• [What is required]: Everything from the line containing "cap = lens_cap()" through the line containing "if empty is" must be quoted exactly; everything else is left out.

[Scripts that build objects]
____
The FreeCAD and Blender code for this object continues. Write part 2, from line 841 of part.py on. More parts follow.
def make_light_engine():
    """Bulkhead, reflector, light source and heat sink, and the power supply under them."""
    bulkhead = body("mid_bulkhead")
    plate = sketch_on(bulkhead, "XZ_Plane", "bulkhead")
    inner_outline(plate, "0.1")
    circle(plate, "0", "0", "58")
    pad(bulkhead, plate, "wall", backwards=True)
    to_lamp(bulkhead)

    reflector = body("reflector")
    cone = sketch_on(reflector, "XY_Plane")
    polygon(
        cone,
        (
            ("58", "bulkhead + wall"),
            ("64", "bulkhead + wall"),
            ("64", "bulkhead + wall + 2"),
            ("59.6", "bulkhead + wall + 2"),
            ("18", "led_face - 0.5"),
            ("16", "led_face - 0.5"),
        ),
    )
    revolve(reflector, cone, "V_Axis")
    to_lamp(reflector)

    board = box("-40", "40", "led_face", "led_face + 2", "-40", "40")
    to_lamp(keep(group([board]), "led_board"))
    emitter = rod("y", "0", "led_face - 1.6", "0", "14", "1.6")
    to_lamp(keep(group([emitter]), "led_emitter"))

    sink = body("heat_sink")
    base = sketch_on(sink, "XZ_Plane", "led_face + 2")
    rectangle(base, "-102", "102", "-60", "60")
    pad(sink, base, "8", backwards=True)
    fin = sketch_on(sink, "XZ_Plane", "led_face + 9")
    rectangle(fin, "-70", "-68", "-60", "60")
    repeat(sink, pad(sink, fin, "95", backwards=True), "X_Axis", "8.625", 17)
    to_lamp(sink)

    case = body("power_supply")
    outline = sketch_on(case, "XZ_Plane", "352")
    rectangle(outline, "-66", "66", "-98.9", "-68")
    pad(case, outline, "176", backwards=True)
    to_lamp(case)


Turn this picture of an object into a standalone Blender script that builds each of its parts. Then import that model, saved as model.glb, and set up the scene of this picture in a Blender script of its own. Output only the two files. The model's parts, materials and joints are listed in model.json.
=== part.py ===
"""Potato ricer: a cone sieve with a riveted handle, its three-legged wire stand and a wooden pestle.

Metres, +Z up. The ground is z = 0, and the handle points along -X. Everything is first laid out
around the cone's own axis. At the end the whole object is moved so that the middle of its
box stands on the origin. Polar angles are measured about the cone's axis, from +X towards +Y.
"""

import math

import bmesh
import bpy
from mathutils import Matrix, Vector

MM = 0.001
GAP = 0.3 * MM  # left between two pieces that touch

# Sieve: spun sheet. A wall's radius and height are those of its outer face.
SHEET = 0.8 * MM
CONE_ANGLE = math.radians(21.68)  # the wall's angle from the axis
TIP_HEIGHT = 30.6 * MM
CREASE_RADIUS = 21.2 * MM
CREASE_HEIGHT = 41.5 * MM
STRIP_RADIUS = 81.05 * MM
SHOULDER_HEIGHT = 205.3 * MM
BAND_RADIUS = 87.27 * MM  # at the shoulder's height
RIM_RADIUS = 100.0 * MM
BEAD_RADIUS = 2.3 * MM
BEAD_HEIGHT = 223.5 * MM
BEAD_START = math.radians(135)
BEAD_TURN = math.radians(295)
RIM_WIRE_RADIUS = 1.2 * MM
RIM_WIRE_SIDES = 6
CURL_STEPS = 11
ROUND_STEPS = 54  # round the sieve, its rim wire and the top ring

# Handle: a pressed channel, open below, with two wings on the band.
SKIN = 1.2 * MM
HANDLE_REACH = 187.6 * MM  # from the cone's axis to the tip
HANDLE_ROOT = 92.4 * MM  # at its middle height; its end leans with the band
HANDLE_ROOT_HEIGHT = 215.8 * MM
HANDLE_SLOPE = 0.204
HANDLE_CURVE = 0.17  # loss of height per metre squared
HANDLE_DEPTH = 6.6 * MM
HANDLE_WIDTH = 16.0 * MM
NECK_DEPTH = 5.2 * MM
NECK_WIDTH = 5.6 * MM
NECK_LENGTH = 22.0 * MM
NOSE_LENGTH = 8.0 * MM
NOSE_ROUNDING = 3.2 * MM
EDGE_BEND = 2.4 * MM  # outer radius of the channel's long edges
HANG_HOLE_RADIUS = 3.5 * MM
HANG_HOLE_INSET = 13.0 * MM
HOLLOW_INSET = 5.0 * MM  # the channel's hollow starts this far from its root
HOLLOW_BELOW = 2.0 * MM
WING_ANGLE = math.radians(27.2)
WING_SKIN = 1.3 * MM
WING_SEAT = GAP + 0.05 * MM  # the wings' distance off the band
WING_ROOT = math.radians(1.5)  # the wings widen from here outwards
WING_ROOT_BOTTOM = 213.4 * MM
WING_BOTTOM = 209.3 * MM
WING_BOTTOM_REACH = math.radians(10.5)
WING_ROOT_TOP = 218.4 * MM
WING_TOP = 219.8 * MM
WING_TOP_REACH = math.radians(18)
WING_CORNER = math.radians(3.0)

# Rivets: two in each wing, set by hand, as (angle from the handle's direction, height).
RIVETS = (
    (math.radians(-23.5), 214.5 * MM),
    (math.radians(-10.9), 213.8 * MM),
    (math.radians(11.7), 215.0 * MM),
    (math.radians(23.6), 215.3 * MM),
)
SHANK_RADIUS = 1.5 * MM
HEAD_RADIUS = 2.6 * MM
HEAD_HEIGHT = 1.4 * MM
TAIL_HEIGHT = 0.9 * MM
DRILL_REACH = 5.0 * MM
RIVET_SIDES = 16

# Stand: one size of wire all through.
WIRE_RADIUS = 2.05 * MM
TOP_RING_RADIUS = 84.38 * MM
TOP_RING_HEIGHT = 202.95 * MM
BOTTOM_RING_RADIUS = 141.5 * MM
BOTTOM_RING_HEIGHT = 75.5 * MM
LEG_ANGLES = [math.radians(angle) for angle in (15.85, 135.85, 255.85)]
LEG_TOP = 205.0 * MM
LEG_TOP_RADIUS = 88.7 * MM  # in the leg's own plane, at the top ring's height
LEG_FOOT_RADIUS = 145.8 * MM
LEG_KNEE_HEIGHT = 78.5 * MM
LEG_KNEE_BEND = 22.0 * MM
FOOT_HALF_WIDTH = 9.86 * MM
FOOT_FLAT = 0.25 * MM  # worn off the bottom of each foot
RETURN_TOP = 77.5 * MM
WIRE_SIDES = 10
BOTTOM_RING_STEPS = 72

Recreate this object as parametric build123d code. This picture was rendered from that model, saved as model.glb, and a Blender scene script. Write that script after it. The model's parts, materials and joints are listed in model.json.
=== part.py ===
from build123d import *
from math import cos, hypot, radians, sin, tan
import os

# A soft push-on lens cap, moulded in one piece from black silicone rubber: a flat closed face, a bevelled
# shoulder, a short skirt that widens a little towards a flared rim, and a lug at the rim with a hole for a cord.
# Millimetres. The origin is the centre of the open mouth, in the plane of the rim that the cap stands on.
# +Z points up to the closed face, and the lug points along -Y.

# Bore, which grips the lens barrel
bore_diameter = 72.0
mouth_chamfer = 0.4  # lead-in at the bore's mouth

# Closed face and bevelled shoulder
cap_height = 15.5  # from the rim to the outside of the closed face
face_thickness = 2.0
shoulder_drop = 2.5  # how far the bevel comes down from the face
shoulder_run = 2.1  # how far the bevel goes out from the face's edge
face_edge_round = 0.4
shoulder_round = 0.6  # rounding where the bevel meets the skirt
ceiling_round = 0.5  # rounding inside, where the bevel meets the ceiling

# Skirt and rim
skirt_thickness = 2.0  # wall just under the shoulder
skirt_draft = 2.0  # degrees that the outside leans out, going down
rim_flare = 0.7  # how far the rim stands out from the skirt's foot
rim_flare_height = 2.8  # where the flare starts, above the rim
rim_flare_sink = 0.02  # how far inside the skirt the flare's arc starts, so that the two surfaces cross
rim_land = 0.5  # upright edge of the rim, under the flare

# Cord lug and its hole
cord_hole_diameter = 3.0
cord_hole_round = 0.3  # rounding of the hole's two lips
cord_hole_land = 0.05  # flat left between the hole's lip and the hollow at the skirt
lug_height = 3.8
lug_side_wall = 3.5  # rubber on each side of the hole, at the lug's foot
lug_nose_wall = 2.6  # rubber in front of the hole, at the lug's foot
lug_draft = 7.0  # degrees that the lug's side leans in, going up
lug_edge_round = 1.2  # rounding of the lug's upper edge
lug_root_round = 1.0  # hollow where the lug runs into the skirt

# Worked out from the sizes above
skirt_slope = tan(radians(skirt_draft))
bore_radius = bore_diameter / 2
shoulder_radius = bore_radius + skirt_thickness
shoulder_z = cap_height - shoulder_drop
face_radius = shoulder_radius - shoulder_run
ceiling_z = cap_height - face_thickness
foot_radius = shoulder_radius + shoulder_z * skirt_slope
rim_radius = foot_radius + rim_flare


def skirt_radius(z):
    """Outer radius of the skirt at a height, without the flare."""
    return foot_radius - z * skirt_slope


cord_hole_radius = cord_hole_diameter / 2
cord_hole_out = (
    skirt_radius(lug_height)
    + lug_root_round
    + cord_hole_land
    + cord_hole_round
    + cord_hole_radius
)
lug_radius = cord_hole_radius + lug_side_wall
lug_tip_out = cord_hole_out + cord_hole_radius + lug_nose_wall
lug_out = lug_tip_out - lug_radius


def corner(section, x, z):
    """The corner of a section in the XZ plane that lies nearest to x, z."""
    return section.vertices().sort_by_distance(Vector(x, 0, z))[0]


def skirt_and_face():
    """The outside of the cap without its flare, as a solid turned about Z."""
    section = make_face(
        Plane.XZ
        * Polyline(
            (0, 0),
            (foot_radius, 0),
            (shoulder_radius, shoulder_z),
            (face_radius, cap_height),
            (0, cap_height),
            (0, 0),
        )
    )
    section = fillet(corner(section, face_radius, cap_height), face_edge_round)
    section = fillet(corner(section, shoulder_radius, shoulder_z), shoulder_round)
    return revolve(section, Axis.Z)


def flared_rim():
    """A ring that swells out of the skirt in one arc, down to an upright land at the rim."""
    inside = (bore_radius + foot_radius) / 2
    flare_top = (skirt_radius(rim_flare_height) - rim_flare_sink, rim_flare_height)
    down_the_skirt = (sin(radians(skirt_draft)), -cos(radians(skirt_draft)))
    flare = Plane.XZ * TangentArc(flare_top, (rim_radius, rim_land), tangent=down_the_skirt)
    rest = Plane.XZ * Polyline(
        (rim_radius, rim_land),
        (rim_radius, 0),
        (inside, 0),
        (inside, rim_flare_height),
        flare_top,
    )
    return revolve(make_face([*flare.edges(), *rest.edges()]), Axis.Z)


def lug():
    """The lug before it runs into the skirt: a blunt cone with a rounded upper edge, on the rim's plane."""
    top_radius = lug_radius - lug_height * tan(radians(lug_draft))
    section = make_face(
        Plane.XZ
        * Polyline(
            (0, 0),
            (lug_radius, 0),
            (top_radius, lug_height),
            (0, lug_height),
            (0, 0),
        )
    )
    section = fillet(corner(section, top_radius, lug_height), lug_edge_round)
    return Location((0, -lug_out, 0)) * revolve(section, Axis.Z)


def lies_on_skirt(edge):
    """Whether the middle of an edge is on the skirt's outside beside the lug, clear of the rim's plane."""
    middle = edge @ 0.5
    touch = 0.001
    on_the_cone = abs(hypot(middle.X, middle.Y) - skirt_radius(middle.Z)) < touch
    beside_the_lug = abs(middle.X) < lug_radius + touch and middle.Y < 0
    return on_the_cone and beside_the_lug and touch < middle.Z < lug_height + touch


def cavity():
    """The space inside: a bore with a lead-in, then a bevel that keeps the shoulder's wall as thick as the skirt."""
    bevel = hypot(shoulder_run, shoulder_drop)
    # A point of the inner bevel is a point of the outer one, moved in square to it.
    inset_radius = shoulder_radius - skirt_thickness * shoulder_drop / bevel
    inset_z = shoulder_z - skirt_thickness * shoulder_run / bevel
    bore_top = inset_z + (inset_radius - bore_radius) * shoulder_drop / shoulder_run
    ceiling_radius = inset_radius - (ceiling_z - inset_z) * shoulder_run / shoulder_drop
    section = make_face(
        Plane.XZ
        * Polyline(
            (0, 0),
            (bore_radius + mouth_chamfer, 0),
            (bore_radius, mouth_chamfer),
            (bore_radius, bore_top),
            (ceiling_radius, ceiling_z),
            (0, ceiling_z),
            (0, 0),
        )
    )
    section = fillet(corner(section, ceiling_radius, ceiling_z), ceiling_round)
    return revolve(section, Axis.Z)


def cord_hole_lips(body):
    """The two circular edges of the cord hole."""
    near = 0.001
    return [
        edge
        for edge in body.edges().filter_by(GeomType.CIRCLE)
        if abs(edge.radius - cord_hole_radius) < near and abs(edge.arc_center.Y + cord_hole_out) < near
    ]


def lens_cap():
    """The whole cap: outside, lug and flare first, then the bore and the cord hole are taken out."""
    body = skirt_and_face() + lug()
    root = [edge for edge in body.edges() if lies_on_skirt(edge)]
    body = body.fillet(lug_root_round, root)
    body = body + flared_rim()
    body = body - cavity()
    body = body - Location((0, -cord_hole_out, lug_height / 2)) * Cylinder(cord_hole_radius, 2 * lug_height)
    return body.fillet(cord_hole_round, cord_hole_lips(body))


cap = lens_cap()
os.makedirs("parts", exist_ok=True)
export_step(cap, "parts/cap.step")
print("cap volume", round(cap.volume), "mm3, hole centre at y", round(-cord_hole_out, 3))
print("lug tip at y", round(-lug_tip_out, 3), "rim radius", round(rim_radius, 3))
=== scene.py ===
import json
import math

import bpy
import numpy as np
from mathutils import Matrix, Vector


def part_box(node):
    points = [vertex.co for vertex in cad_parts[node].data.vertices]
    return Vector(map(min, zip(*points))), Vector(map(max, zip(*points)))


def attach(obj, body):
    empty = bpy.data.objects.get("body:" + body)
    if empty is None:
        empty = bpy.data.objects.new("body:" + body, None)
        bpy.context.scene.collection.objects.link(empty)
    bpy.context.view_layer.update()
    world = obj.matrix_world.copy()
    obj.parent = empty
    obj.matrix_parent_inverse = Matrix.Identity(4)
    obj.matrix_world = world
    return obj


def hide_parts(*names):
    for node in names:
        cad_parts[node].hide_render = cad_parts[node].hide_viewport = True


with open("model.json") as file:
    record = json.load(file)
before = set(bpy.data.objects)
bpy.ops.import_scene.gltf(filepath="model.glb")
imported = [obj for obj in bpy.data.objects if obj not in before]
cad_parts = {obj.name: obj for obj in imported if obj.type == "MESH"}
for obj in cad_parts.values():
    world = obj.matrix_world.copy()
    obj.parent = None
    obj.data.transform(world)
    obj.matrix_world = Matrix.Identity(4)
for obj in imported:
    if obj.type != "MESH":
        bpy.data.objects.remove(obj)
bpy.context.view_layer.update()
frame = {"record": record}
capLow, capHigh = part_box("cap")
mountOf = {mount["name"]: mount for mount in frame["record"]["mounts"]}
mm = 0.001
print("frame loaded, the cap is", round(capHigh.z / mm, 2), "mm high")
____
• [The reply]:
cap = lens_cap()
os.makedirs("parts", exist_ok=True)
export_step(cap, "parts/cap.step")
print("cap volume", round(cap.volume), "mm3, hole centre at y", round(-cord_hole_out, 3))
print("lug tip at y", round(-lug_tip_out, 3), "rim radius", round(rim_radius, 3))
=== scene.py ===
import json
import math

import bpy
import numpy as np
from mathutils import Matrix, Vector


def part_box(node):
    points = [vertex.co for vertex in cad_parts[node].data.vertices]
    return Vector(map(min, zip(*points))), Vector(map(max, zip(*points)))


def attach(obj, body):
    empty = bpy.data.objects.get("body:" + body)
    if empty is None:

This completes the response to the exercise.